In 1905, she discovered a wild, rocky stretch of land on Cap Ferrat. At the time, it was almost inaccessible—nothing more than a wind-swept promontory overlooking the sea. Where others saw emptiness, she saw possibility. She purchased the land immediately, and what followed was one of the most ambitious private architectural visions of the Belle Époque.

Villa ephrussi de Rothschild

For seven years, between 1905 and 1912, the villa rose slowly from the cliffs. Architects came and went, plans were rejected, visions refined. Béatrice was famously uncompromising—every marble column, every tapestry, every piece of furniture had to meet her exacting standard of aesthetic perfection. The result was not simply a residence, but a living museum of European elegance.

Inside, the villa became a curated universe of aristocratic fantasy. Venetian marble floors, Louis XV furniture, Sèvres porcelain, Renaissance artworks, and rare antiques filled room after room. Béatrice even used the nearby railway station as a personal selection hall—having deliveries of art and furniture brought directly to her, where she chose pieces as they arrived, like treasures awaiting judgment.

But it is outside where the villa reveals its most poetic expression.

The gardens—nine in total—are not simply landscaped spaces, but emotional landscapes. Each one evokes a different world: the symmetry of the French formal garden, the serenity of the Japanese garden, the exoticism of the Spanish garden, the softness of Florentine inspiration. Together, they form a living symphony of design and imagination.

Villa Ephrussi de Rothschild

Creating them was an act of near madness and genius. The terrain had to be reshaped entirely. Soil was brought in by the thousands of tons. Workers carved terraces into rock, redirected wind patterns, and constructed illusions of nature that feel entirely organic today. What appears effortless is, in reality, one of the most engineered gardens in Europe.
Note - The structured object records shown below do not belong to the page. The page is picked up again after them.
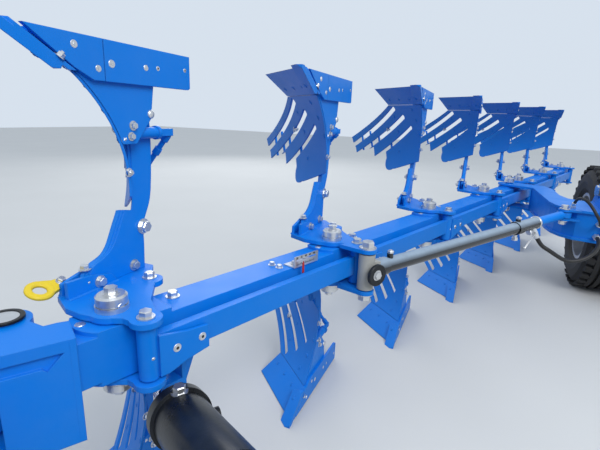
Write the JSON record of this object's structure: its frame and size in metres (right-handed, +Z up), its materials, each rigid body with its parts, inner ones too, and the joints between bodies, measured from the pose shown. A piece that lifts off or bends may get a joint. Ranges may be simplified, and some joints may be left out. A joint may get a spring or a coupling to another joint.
{
  "type": "moldboard plough",
  "caption": "Reversible moldboard plough with slatted bodies above and below a slanted beam, an adjustable working width, a turnover headstock, a parking stand and a swing-arm support wheel.",
  "frame": {"origin": "middle of the whole plough on the ground, with share points, wheel and stand at 0", "axes": "+X is the direction of travel, +Y is to the left of travel, +Z is up"},
  "size_m": [8.4027, 3.1315, 1.738],
  "materials": {
    "blue_paint": "gloss bright blue enamel",
    "zinc_steel": "satin zinc plating",
    "yellow_paint": "gloss yellow enamel",
    "cast_grey": "bare grey casting",
    "black_paint": "gloss black enamel",
    "tyre_rubber": "black rubber"
  },
  "bodies": {
    "main_beam": {"beam": "blue_paint", "front_box": "blue_paint", "width_scale": "zinc_steel"},
    "front_frame": {"turnover_frame": "blue_paint"},
    "parallel_bar": {"control_bar": "blue_paint"},
    "unit_1": {"bracket_1": "blue_paint", "legs_1": "blue_paint", "boards_1": "blue_paint", "shares_1": "blue_paint", "landsides_1": "blue_paint", "lashing_ring": "yellow_paint"},
    "unit_2": {"bracket_2": "blue_paint", "legs_2": "blue_paint", "boards_2": "blue_paint", "shares_2": "blue_paint", "landsides_2": "blue_paint"},
    "unit_3": {"bracket_3": "blue_paint", "legs_3": "blue_paint", "boards_3": "blue_paint", "shares_3": "blue_paint", "landsides_3": "blue_paint"},
    "unit_4": {"bracket_4": "blue_paint", "legs_4": "blue_paint", "boards_4": "blue_paint", "shares_4": "blue_paint", "landsides_4": "blue_paint"},
    "unit_5": {"bracket_5": "blue_paint", "legs_5": "blue_paint", "boards_5": "blue_paint", "shares_5": "blue_paint", "landsides_5": "blue_paint"},
    "unit_6": {"bracket_6": "blue_paint", "legs_6": "blue_paint", "boards_6": "blue_paint", "shares_6": "blue_paint", "landsides_6": "blue_paint"},
    "unit_7": {"bracket_7": "blue_paint", "legs_7": "blue_paint", "boards_7": "blue_paint", "shares_7": "blue_paint", "landsides_7": "blue_paint"},
    "memory_tube": {"memory_barrel": "black_paint"},
    "memory_piston": {"memory_rod": "zinc_steel"},
    "headstock": {"turnover_head": "blue_paint"},
    "parking_stand": {"stand_leg": "blue_paint"},
    "steering_yoke": {"swivel_yoke": "blue_paint"},
    "hitch_shaft": {"cross_shaft": "zinc_steel"},
    "strut_tube": {"strut_mount": "cast_grey", "strut_barrel": "black_paint"},
    "strut_piston": {"strut_rod": "blue_paint"},
    "neck": {"wheel_neck": "blue_paint"},
    "lift_tube": {"lift_barrel": "black_paint"},
    "lift_piston": {"lift_rod": "zinc_steel"},
    "wheel_carrier": {"wheel_arm": "blue_paint"},
    "wheel": {"rim": "zinc_steel", "tyre": "tyre_rubber"}
  },
  "joints": [
    {"name": "working_width", "type": "hinge", "parent": "main_beam", "child": "front_frame", "pos_m": [2.818, -0.96, 0.869], "axis": [0, 0, 1], "range_deg": [-1.4, 10.4]},
    {"name": "unit_1_turn", "type": "hinge", "parent": "main_beam", "child": "unit_1", "pos_m": [2.638, -0.76, 0.869], "axis": [0, 0, 1], "range_deg": [-1.6, 10.6]},
    {"name": "unit_2_turn", "type": "hinge", "parent": "main_beam", "child": "unit_2", "pos_m": [1.63939, -0.43553, 0.869], "axis": [0, 0, 1], "range_deg": [-1.6, 10.6]},
    {"name": "unit_3_turn", "type": "hinge", "parent": "main_beam", "child": "unit_3", "pos_m": [0.64078, -0.11106, 0.869], "axis": [0, 0, 1], "range_deg": [-1.6, 10.6]},
    {"name": "unit_4_turn", "type": "hinge", "parent": "main_beam", "child": "unit_4", "pos_m": [-0.35783, 0.2134, 0.869], "axis": [0, 0, 1], "range_deg": [-1.6, 10.6]},
    {"name": "unit_5_turn", "type": "hinge", "parent": "main_beam", "child": "unit_5", "pos_m": [-1.35644, 0.53787, 0.869], "axis": [0, 0, 1], "range_deg": [-1.6, 10.6]},
    {"name": "unit_6_turn", "type": "hinge", "parent": "main_beam", "child": "unit_6", "pos_m": [-2.35505, 0.86234, 0.869], "axis": [0, 0, 1], "range_deg": [-1.6, 10.6]},
    {"name": "unit_7_turn", "type": "hinge", "parent": "main_beam", "child": "unit_7", "pos_m": [-3.35366, 1.18681, 0.869], "axis": [0, 0, 1], "range_deg": [-1.6, 10.6]},
    {"name": "bar_turn", "type": "hinge", "parent": "unit_1", "child": "parallel_bar", "pos_m": [2.63642, -0.63541, 0.869], "axis": [0, 0, 1], "range_deg": [-10.6, 1.6]},
    {"name": "neck_turn", "type": "hinge", "parent": "main_beam", "child": "neck", "pos_m": [-1.052, 0.439, 0.869], "axis": [0, 0, 1], "range_deg": [-1.6, 10.6]},
    {"name": "strut_tube_turn", "type": "hinge", "parent": "unit_2", "child": "strut_tube", "pos_m": [1.69339, -0.24553, 0.869], "axis": [0, 0, 1], "range_deg": [-14.97, 2.19]},
    {"name": "strut_piston_slide", "type": "slide", "parent": "strut_tube", "child": "strut_piston", "axis": [-0.8464, 0.5312, 0.0377], "range_m": [-0.0212, 0.1449]},
    {"name": "memory_tube_turn", "type": "hinge", "parent": "front_frame", "child": "memory_tube", "pos_m": [2.874, -0.143, 0.769], "axis": [0, 0, 1], "range_deg": [-0.31, 1.05]},
    {"name": "memory_piston_slide", "type": "slide", "parent": "memory_tube", "child": "memory_piston", "axis": [-0.5397, -0.8011, -0.2587], "range_m": [-0.0732, 0.0116]},
    {"name": "turnover", "type": "hinge", "parent": "front_frame", "child": "headstock", "pos_m": [3.258, -0.48, 0.869], "axis": [1, 0, 0], "range_deg": [0, 180]},
    {"name": "stand_slide", "type": "slide", "parent": "headstock", "child": "parking_stand", "axis": [0, 0, 1], "range_m": [0, 0.45]},
    {"name": "yoke_swing", "type": "hinge", "parent": "headstock", "child": "steering_yoke", "pos_m": [3.948, -0.48, 0.869], "axis": [0, 0, 1], "range_deg": [-60, 60]},
    {"name": "hitch_pitch", "type": "hinge", "parent": "steering_yoke", "child": "hitch_shaft", "pos_m": [4.138, -0.48, 0.869], "axis": [0, 1, 0], "range_deg": [-30, 30]},
    {"name": "wheel_lift", "type": "hinge", "parent": "neck", "child": "wheel_carrier", "pos_m": [-0.292, 1.03, 0.809], "axis": [0, 1, 0], "range_deg": [-25, 16]},
    {"name": "lift_tube_turn", "type": "hinge", "parent": "neck", "child": "lift_tube", "pos_m": [0.118, 1.03, 1.069], "axis": [0, 1, 0], "range_deg": [-8.37, 5.43]},
    {"name": "lift_piston_slide", "type": "slide", "parent": "lift_tube", "child": "lift_piston", "axis": [-0.9995, 0, -0.0328], "range_m": [-0.0677, 0.1047]},
    {"name": "wheel_spin", "type": "hinge", "parent": "wheel_carrier", "child": "wheel", "pos_m": [-1.304, 1.341, 0.59], "axis": [0, 1, 0], "continuous": true}
  ],
  "couplings": [
    {"joint": "unit_1_turn", "follows": "working_width", "ratio": 1},
    {"joint": "unit_2_turn", "follows": "working_width", "ratio": 1},
    {"joint": "unit_3_turn", "follows": "working_width", "ratio": 1},
    {"joint": "unit_4_turn", "follows": "working_width", "ratio": 1},
    {"joint": "unit_5_turn", "follows": "working_width", "ratio": 1},
    {"joint": "unit_6_turn", "follows": "working_width", "ratio": 1},
    {"joint": "unit_7_turn", "follows": "working_width", "ratio": 1},
    {"joint": "bar_turn", "follows": "working_width", "ratio": -1},
    {"joint": "neck_turn", "follows": "working_width", "ratio": 1},
    {"joint": "strut_tube_turn", "follows": "working_width", "ratio": -1.4201},
    {"joint": "strut_piston_slide", "follows": "working_width", "m_per_rad": 0.7873},
    {"joint": "memory_tube_turn", "follows": "working_width", "ratio": 0.0816},
    {"joint": "memory_piston_slide", "follows": "working_width", "m_per_rad": -0.3924},
    {"joint": "lift_tube_turn", "follows": "wheel_lift", "ratio": 0.3269},
    {"joint": "lift_piston_slide", "follows": "wheel_lift", "m_per_rad": -0.2353}
  ]
}
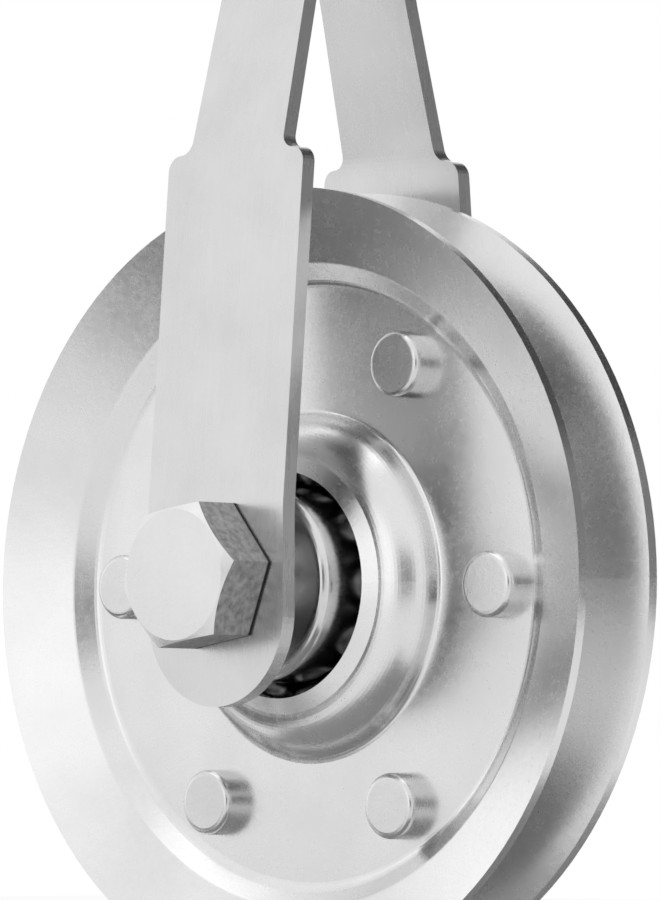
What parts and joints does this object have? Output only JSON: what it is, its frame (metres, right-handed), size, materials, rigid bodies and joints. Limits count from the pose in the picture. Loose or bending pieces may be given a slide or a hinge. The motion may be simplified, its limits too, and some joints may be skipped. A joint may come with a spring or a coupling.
{
  "type": "garage door pulley",
  "caption": "Grooved cable sheave of riveted sheet steel, turning on balls in a forked strap with a bolt for an axle and a bent eye to hang it by.",
  "frame": {"origin": "centre of the sheave, on the axle's line and in the plane of the cable groove", "axes": "+Y along the axle from the bolt's head to its nut, +Z from the axle up to the eye, +X to the right as seen from the bolt's head"},
  "size_m": [0.0762, 0.0437, 0.1067],
  "materials": {
    "strap_steel": "bright zinc plating, satin",
    "bolt_zinc": "bright zinc plating",
    "dark_steel": "plain steel",
    "race_steel": "turned steel",
    "sheave_zinc": "zinc plated sheet, satin",
    "rivet_zinc": "zinc plated",
    "ball_steel": "polished"
  },
  "bodies": {
    "fork": {"fork_strap": "strap_steel", "axle_bolt": "bolt_zinc", "axle_nut": "bolt_zinc", "front_spacer": "dark_steel", "rear_spacer": "dark_steel", "inner_race": "race_steel"},
    "sheave": {"front_sheave_half": "sheave_zinc", "rear_sheave_half": "sheave_zinc", "sheave_rivets": "rivet_zinc"},
    "ball_set": {"ball_01": "ball_steel", "ball_02": "ball_steel", "ball_03": "ball_steel", "ball_04": "ball_steel", "ball_05": "ball_steel", "ball_06": "ball_steel", "ball_07": "ball_steel", "ball_08": "ball_steel", "ball_09": "ball_steel"}
  },
  "joints": [
    {"name": "sheave_spin", "type": "hinge", "parent": "fork", "child": "sheave", "pos_m": [0, 0, 0], "axis": [0, 1, 0], "continuous": true},
    {"name": "ball_orbit", "type": "hinge", "parent": "fork", "child": "ball_set", "pos_m": [0, 0, 0], "axis": [0, 1, 0], "continuous": true}
  ],
  "couplings": [
    {"joint": "ball_orbit", "follows": "sheave_spin", "ratio": 0.66973}
  ]
}
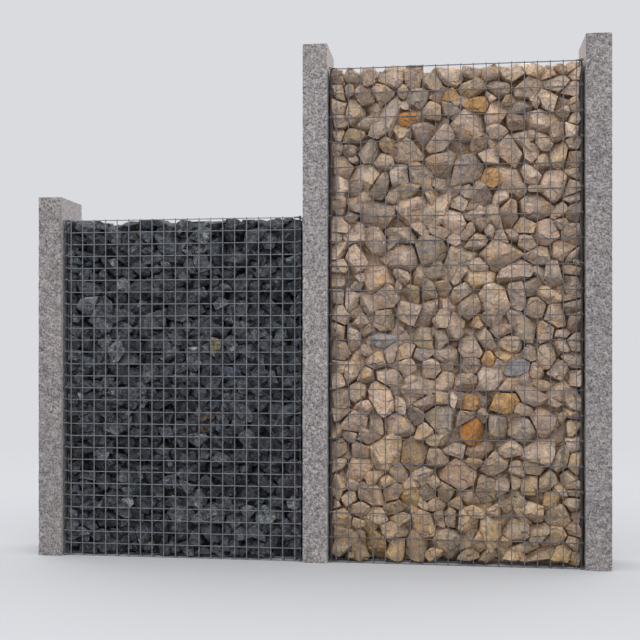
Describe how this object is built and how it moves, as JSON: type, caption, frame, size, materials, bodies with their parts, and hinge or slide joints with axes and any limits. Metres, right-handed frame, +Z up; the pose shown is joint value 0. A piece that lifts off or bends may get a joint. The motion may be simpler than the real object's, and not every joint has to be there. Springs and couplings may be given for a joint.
{
  "type": "gabion wall",
  "caption": "Gabion wall of a low and a tall stone-filled wire mesh basket standing between granite posts.",
  "frame": {"origin": "on the ground, at the middle of the wall's length and thickness", "axes": "+X along the wall from the low bay to the tall bay, +Y from the front of the wall to its back, +Z up"},
  "size_m": [2.34, 0.25, 2.1],
  "materials": {
    "split_granite": "rough split, speckled grey",
    "dark_basalt": "broken stone, matte",
    "tan_limestone": "broken stone, matte",
    "low_bay_wire": "galvanised",
    "tall_bay_wire": "galvanised, weathered dull"
  },
  "bodies": {
    "root": {"dark_stone_fill": "dark_basalt", "left_post": "split_granite", "low_bay_back_left_rod": "low_bay_wire", "low_bay_back_right_rod": "low_bay_wire", "low_bay_back_rows": "low_bay_wire", "low_bay_back_uprights": "low_bay_wire", "low_bay_base_mesh": "low_bay_wire", "low_bay_front_left_rod": "low_bay_wire", "low_bay_front_right_rod": "low_bay_wire", "low_bay_front_rows": "low_bay_wire", "low_bay_front_uprights": "low_bay_wire", "low_bay_left_end_mesh": "low_bay_wire", "low_bay_right_end_mesh": "low_bay_wire", "middle_post": "split_granite", "right_post": "split_granite", "tall_bay_back_left_rod": "tall_bay_wire", "tall_bay_back_right_rod": "tall_bay_wire", "tall_bay_back_rows": "tall_bay_wire", "tall_bay_back_uprights": "tall_bay_wire", "tall_bay_base_mesh": "tall_bay_wire", "tall_bay_front_left_rod": "tall_bay_wire", "tall_bay_front_right_rod": "tall_bay_wire", "tall_bay_front_rows": "tall_bay_wire", "tall_bay_front_uprights": "tall_bay_wire", "tall_bay_left_end_mesh": "tall_bay_wire", "tall_bay_right_end_mesh": "tall_bay_wire", "tan_stone_fill": "tan_limestone"}
  },
  "joints": []
}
For Béatrice, the villa was never a summer retreat. It was a living theatre of culture. She hosted intellectual salons, musical evenings, and artistic gatherings that attracted Europe’s elite—writers, collectors, musicians, and aristocrats who moved through her world like characters in a private opera.

After her death in 1934, the villa passed to the Institut de France, ensuring its preservation. Yet history was not kind in the years that followed. During World War II, the estate was looted and neglected, its gardens left to decay, its interiors stripped of much of their former brilliance.

And yet, like all true masterpieces, it survived.

Restoration efforts eventually returned much of its former grandeur, and today the Villa Ephrussi de Rothschild stands once again as one of the Riviera’s most extraordinary cultural treasures. Not frozen in time—but alive with it.

To walk through its salons is to step into a vanished world of elegance. To stand in its gardens is to feel how imagination can reshape nature itself. And to visit Cap Ferrat is to understand that the Belle Époque never truly ended here—it simply changed form.

Villa Ephrussi de Rothschild

This is not just a villa. It is a philosophy of beauty made stone, water, and light.